Where is she? Lost. Exiled far from home, weeping inconsolably [see Jeremiah 31.14].

Why? Because her children are scattered.

What are we going to do about it? Bring her home.

How? Love each other.

When the blessing says that God “will raise a flag” to gather the dispersed, it means that Tiferet [in Kabbalah, the male Divine aspect] remembers the lost beloved bride. Says Ramak: “The essence of the Shekhina be’galut refers to the scattered souls of Israel, who have not yet been rectified in their journey through reincarnation.” [A note on Kabbalistic mythology. The world will be redeemed only when all cosmic soul-stuff has been purified by a two- or three-stop reincarnation process. If you need more than three times through the wash … that’s not good.]

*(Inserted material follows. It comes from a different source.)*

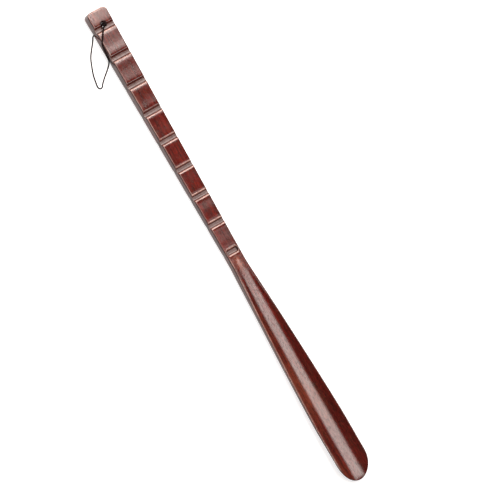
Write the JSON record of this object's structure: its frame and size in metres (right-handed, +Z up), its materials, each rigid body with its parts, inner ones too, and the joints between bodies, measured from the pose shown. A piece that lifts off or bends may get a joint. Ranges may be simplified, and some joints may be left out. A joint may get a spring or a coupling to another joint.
{
  "type": "long shoehorn",
  "caption": "Long lacquered wooden shoehorn with a finger-grooved handle, a troughed blade with a round tip, and a knotted cord loop to hang it by.",
  "frame": {"origin": "on the surface that the horn lies on, under the middle of the horn", "axes": "+X from the handle's end to the tip of the blade, +Y across, +Z up out of the front face, which is the face with the trough"},
  "size_m": [0.55, 0.0543, 0.0157],
  "materials": {
    "lacquered_wood": "dark red-brown lacquer, semi-gloss",
    "waxed_cord": "black twisted cord, waxed"
  },
  "bodies": {
    "root": {"horn": "lacquered_wood", "cord_loop": "waxed_cord", "cord_knot": "waxed_cord"}
  },
  "joints": []
}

Ramak continues: “When the blessing says gather us together, it means there should be no defect, no wound, no shell separating one from another. There should be no pointless hatred. Hatred is the demonic Lilith, who divides us from each other. As long as hatred divides one soul from another, the world is wounded. There is no redemption. There is no Shekhina. In contrast, each person should love every other one. Each of us should bind our souls to those of each and every Jew, so that the Shekhina will rest upon that person, thanks to your love. This love speeds up the reincarnation process, purifying all those souls that have been scattered to the four corners of the earth, and reunites them at the center point.”

When I davven this passage, I try to reflect on the centrifugal force of our lives. How we push each other away from home into exile. As I davven, I try to gather within me the centripetal force of love, to try to bring us all home.